Importantly, for the safe tests presented here neither optional stopping nor continuation leads to the test exceeding the tolerable type I error \(\alpha\). As the results do not depend on the planned, current, or future sample sizes, safe tests allow for anytime valid inferences.

For this demonstration we use functions from the safestats package and the following colours:

library("safestats")
freqColours <- c("#E31A1CE6", "#FB9A9980")
bayesColours <- c("#B15928E6", "#FFFF9980")
eColours <- c("#1F78B4E6", "#A6CEE380")

The next markdown document is concerned with power and the design of experiments.

The two-sample z-test

The running example will be the two-sample z-test discussed before. Suppose a pre-university educational programme is developed that claims to increase IQ scores by 10 points. The null hypothesis is that this educational programme does not change the population average IQ score. To test this null hypothesis, n1 secondary school students are assigned to the treatment group, and n2 students are assigned to the control group. The null and alternative hypotheses are respectively given by

\[\begin{align} \mathcal{H}_{0} : \mu_{1} = \mu_{2} \text{ and } \mathcal{H}_{1} : \mu_{1} \neq \mu_{2} \end{align}\]

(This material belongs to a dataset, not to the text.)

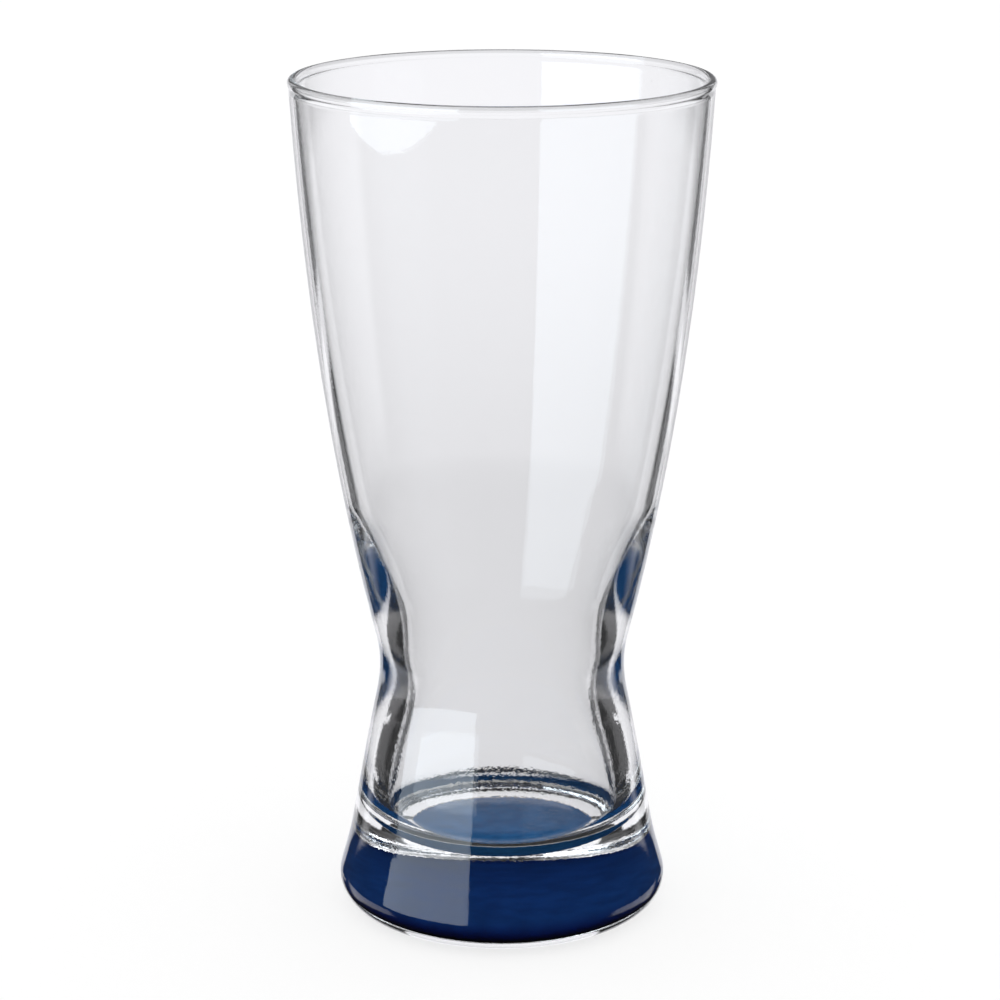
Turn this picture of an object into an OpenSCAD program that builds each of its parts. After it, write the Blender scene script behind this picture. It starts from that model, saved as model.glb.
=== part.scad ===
// Tall footed beer glass: a flared bowl over a narrow waist, a thick clear foot
// and a thin blue coat under it. It stands on z = 0 and turns about the z axis.
// All lengths are in millimetres. A lean is the outward run per unit of rise.

/* [Whole glass] */

// Height from the table to the top of the rim
glass_h = 178; // [160:1:200]
// Diameter over the rim bead
rim_d = 87.1; // [83:0.1:94]
// Diameter of the foot at its widest
foot_d = 70.2; // [67:0.1:78]

/* [Bowl] */

// Thickness of the rounded rim bead
bead_t = 2; // [1.8:0.1:3]
// Thickness of the wall just under the rim bead
rim_wall_t = 1.5; // [1.1:0.1:1.7]
// Thickness of the wall where the bowl starts to thicken
shoulder_wall_t = 2.7; // [1.6:0.1:3]
// Height at which the bowl starts to thicken
shoulder_h = 90; // [80:1:100]
// Lean of the outside just above the waist
bowl_low_lean = 0.247; // [0.2:0.001:0.27]
// Lean of the outside at the rim
bowl_top_lean = 0.057; // [0.02:0.001:0.08]

/* [Waist] */

// Height of the waist
waist_h = 53.3; // [50:0.1:58]
// Outside diameter at both ends of the rounded waist
waist_end_d = 53.6; // [51:0.1:57]
// Height of the rounded waist
waist_round_h = 13.2; // [10:0.1:16]

/* [Inside] */

// Inside diameter of the neck
neck_d = 41; // [34:0.1:42]
// Height of the middle of the neck
neck_h = 50.5; // [47:0.1:56]
// Lean of the inside where it meets the thin wall
shoulder_lean = 0.23; // [0.15:0.01:0.35]
// Inside diameter of the hollow where the round to its floor starts
hollow_d = 49.1; // [43:0.1:50]
// Lean of the inside where the round to the floor starts
hollow_lean = -0.09; // [-0.2:0.01:0]
// Height of the floor inside, which is also the thickness of the base
floor_h = 16.8; // [12:0.1:22]
// Width of the round between the floor and the inside wall
floor_round_w = 7.7; // [4:0.1:14]
// Height of that round
floor_round_h = 7.6; // [4:0.1:14]

/* [Foot] */

// Height of the widest part of the foot
heel_h = 6; // [5:0.1:8]
// Turn of the heel round above its widest part, in degrees
heel_turn = 15; // [12:1:24]
// Height at which the heel's flare runs into the straighter foot
flare_h = 17.5; // [15:0.1:22]
// Outside diameter at that height
flare_d = 64.7; // [62:0.1:68]
// Lean of the foot at that height
flare_lean = -0.187; // [-0.24:0.001:-0.15]
// Lean of the foot just below the waist
foot_top_lean = -0.207; // [-0.24:0.001:-0.15]
// Outer diameter of the ring that the glass stands on
rest_out_d = 57.6; // [55:0.1:62]
// Width of the ring that the glass stands on
rest_w = 0.9; // [0.8:0.1:2]
// Depth of the hollow in the underside
recess_h = 0.6; // [0.5:0.1:2]
// Slant of the side of that hollow, as a share of its depth
recess_slant_share = 0.2; // [0.2:0.1:1.5]

/* [Blue coat] */

// Thickness of the blue coat on the underside
coat_t = 0.2; // [0.1:0.05:0.4]
// Clear strip between the coat and the side of its hollow
coat_clear = 0.1; // [0.1:0.1:1]

/* [Hidden] */

// Flat steps that one full turn is drawn with
turn_steps = 120;
// Straight pieces that each kind of curved stretch is drawn with
long_steps = 16;
short_steps = 8;

rim_r = rim_d / 2;
foot_r = foot_d / 2;
bead_r = bead_t / 2;
waist_end_r = waist_end_d / 2;
neck_r = neck_d / 2;
hollow_r = hollow_d / 2;
rest_out_r = rest_out_d / 2;
rest_in_r = rest_out_r - rest_w;
recess_r = rest_in_r - recess_slant_share * recess_h;
coat_r = recess_r - coat_clear;

// The bead is a circle that the wall runs into on both sides
bead_centre = [rim_r - bead_r, glass_h - bead_r];
bead_open = acos(rim_wall_t / bead_t);
bead_foot_h = bead_centre.y - bead_r * sin(bead_open);

// The heel is a quarter round, carried on a little above its widest part
heel_radii = [foot_r - rest_out_r, heel_h];
heel_centre = [rest_out_r, heel_h];
heel_lean = -heel_radii.x / heel_radii.y * tan(heel_turn);

// Stations of the walls, each as [radius, height, lean]
foot_low = [
    heel_centre.x + heel_radii.x * cos(heel_turn),
    heel_centre.y + heel_radii.y * sin(heel_turn),
    heel_lean
];
flare = [flare_d / 2, flare_h, flare_lean];
foot_top = [waist_end_r, waist_h - waist_round_h / 2, foot_top_lean];
bowl_low = [waist_end_r, waist_h + waist_round_h / 2, bowl_low_lean];
bowl_top = [bead_centre.x + rim_wall_t / 2, bead_foot_h, bowl_top_lean];
hollow_low = [hollow_r, floor_h + floor_round_h, hollow_lean];
neck = [neck_r, neck_h, 0];
shoulder = [wall_r(bowl_low, bowl_top, shoulder_h) - shoulder_wall_t, shoulder_h, shoulder_lean];

// Radius at height h of a smooth wall that passes through two stations
function wall_r(low, high, h) =
    let (
        rise = high.y - low.y,
        t = (h - low.y) / rise
    )
    (2 * t ^ 3 - 3 * t ^ 2 + 1) * low.x
    + (t ^ 3 - 2 * t ^ 2 + t) * rise * low.z
    + (3 * t ^ 2 - 2 * t ^ 3) * high.x
    + (t ^ 3 - t ^ 2) * rise * high.z;

// Points of that wall from one height to another, without the first
function wall(low, high, from_h, to_h, steps) = [
    for (i = [1:steps])
        let (h = from_h + (to_h - from_h) * i / steps)
        [wall_r(low, high, h), h]
];

// Thickness of the upper bowl at height h
function bowl_wall_t(h) =
    rim_wall_t
    + (shoulder_wall_t - rim_wall_t) * (bead_foot_h - h) / (bead_foot_h - shoulder_h);

// Points of a round from one angle to another, without the first
function round_edge(centre, radii, from_a, to_a, steps) = [
    for (i = [1:steps])
        let (a = from_a + (to_a - from_a) * i / steps)
        [centre.x + radii.x * cos(a), centre.y + radii.y * sin(a)]
];

underside = [
    [0, recess_h],
    [recess_r, recess_h],
    [rest_in_r, 0],
    [rest_out_r, 0]
];

outside = concat(
    round_edge(heel_centre, heel_radii, -90, heel_turn, short_steps),
    wall(foot_low, flare, foot_low.y, flare.y, short_steps),
    wall(flare, foot_top, flare.y, foot_top.y, short_steps),
    wall(foot_top, bowl_low, foot_top.y, bowl_low.y, short_steps),
    wall(bowl_low, bowl_top, bowl_low.y, bowl_top.y, long_steps)
);

rim_bead = round_edge(bead_centre, [bead_r, bead_r], -bead_open, 180 + bead_open, long_steps);

inside_bowl = [
    for (i = [1:long_steps])
        let (h = bead_foot_h + (shoulder_h - bead_foot_h) * i / long_steps)
        [wall_r(bowl_low, bowl_top, h) - bowl_wall_t(h), h]
];

inside_foot = concat(
    wall(neck, shoulder, shoulder_h, neck_h, long_steps),
    wall(hollow_low, neck, neck_h, hollow_low.y, short_steps),
    round_edge(
        [hollow_r - floor_round_w, floor_h + floor_round_h],
        [floor_round_w, floor_round_h],
        0, -90, short_steps
    ),
    [[0, floor_h]]
);

// Clear glass in one piece: foot, waist, bowl and rim
module glass_body() {
    color([0.86, 0.93, 0.95, 0.5])
        rotate_extrude($fn = turn_steps)
            polygon(concat(underside, outside, rim_bead, inside_bowl, inside_foot));
}

// Blue coat on the roof of the hollow in the underside
module base_colour_coat() {
    color([0.03, 0.16, 0.5])
        translate([0, 0, recess_h - coat_t])
            cylinder(h = coat_t, r = coat_r, $fn = turn_steps);
}

glass_body();
base_colour_coat();
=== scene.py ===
from math import acos, cos, degrees, dist, pi, radians, sin, tan

import bmesh
import bpy
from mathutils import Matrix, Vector


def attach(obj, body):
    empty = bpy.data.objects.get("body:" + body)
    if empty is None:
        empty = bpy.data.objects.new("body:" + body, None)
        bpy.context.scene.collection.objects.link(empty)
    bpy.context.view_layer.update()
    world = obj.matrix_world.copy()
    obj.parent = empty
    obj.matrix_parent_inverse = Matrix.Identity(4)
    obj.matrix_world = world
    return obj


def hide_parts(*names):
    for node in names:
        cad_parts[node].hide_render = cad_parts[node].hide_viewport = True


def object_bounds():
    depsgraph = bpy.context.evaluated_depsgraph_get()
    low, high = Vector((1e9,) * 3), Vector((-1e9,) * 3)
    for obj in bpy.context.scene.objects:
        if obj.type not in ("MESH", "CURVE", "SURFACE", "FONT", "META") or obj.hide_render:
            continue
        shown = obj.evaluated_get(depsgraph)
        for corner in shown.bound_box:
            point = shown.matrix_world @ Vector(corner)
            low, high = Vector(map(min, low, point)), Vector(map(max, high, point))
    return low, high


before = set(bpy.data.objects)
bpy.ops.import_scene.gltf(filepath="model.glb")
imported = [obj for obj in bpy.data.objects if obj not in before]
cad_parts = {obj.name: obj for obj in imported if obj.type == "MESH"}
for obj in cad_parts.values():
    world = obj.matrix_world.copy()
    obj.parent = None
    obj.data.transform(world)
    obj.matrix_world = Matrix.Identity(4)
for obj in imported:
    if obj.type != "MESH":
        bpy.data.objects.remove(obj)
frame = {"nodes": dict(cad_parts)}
cadLow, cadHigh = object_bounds()
scene = bpy.context.scene
mm = 0.001  # lengths below are written in millimetres
print("frame loaded:", ", ".join(frame["nodes"]))


# Outlines, as lists of (radius, height)


def wallRadius(low, high, height):
    # low and high are (radius, height, lean), the wall between them is one smooth curve
    rise = high[1] - low[1]
    t = (height - low[1]) / rise
    return (
        (2 * t**3 - 3 * t**2 + 1) * low[0]
        + (t**3 - 2 * t**2 + t) * rise * low[2]
        + (3 * t**2 - 2 * t**3) * high[0]
        + (t**3 - t**2) * rise * high[2]
    )


def wall(low, high, start, end, steps):
    heights = [start + (end - start) * i / steps for i in range(1, steps + 1)]
    return [(wallRadius(low, high, h), h) for h in heights]


def roundEdge(centre, radii, start, end, steps):
    angles = [radians(start + (end - start) * i / steps) for i in range(1, steps + 1)]
    return [(centre[0] + radii[0] * cos(a), centre[1] + radii[1] * sin(a)) for a in angles]


def softCorner(before, corner, after, reach, steps):
    # a small round in place of a sharp corner, reach is how far from the corner it starts
    start, end = (
        tuple(c + (o - c) * reach / dist(corner, other) for c, o in zip(corner, other))
        for other in (before, after)
    )
    return [
        tuple((1 - t) ** 2 * s + 2 * t * (1 - t) * c + t * t * e for s, c, e in zip(start, corner, end))
        for t in (i / steps for i in range(steps + 1))
    ]


def spaced(points, gap):
    # extra points wherever two neighbours lie further apart than gap
    result = [points[0]]
    for a, b in zip(points, points[1:]):
        count = max(1, round(dist(a, b) / gap))
        result += [tuple(p + (q - p) * i / count for p, q in zip(a, b)) for i in range(1, count + 1)]
    return result


def turnedPiece(name, outline, turnSteps, fit):
    # a piece turned about the upright axis, its radii times fit
    onAxis = 1e-6
    bm = bmesh.new()
    rings = []
    for radius, height in outline:
        if radius < onAxis:
            rings.append([bm.verts.new((0, 0, height * mm))])
            continue
        r = radius * fit * mm
        angles = [2 * pi * step / turnSteps for step in range(turnSteps)]
        rings.append([bm.verts.new((r * cos(a), r * sin(a), height * mm)) for a in angles])
    for low, high in zip(rings, rings[1:]):
        for k in range(turnSteps):
            n = (k + 1) % turnSteps
            corners = [low[k % len(low)], low[n % len(low)], high[n % len(high)], high[k % len(high)]]
            bm.faces.new(list(dict.fromkeys(corners)))  # three corners where a ring is the axis
    bmesh.ops.recalc_face_normals(bm, faces=bm.faces)
    mesh = bpy.data.meshes.new(name)
    bm.to_mesh(mesh)
    bm.free()
    mesh.shade_smooth()
    piece = bpy.data.objects.new(name, mesh)
    scene.collection.objects.link(piece)
    return piece


# Shader nodes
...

The IQ score of each secondary school student is assumed to be drawn from a normal distribution, thus,

\[\begin{align} X_{1i} \overset{\text{iid}}{\sim} \mathcal{N} \left (\mu_{1}, \sigma^2 \right ), \text{ and } X_{2i} \overset{\text{iid}}{\sim} \mathcal{N} \left (\mu_{2}, \sigma^2 \right ) . \end{align}\]

For simplicity we take n1=n2=100. Data under the null hypothesis of no difference in IQ scores between the treatment and the control group can be generated as follows:

n1 <- n2 <- 100
sigmaTrue <- 12
alpha <- 0.05

muGlobal <- 112
  
set.seed(2)
dataGroup1 <- rnorm(n1, mean=muGlobal, sd=sigmaTrue)
set.seed(3)
dataGroup2 <- rnorm(n2, mean=muGlobal, sd=sigmaTrue)

Note that the data are indeed generated from the null as the difference between the two population means is zero. The variable muGlobal can take on any value under the null, and is referred to as a nuisance parameter. In this case both the null and the alternative hypothesis/model are composite.

1. Sequential use of p-values over-inflates the type I error

For the p-value demonstration we use the pValueZTest function from the safestats package. The details provided here are only included for those particularly interested in its derivation. This subsection can be safely skipped, as the use of the pValueZTest function becomes clear in the next subsections.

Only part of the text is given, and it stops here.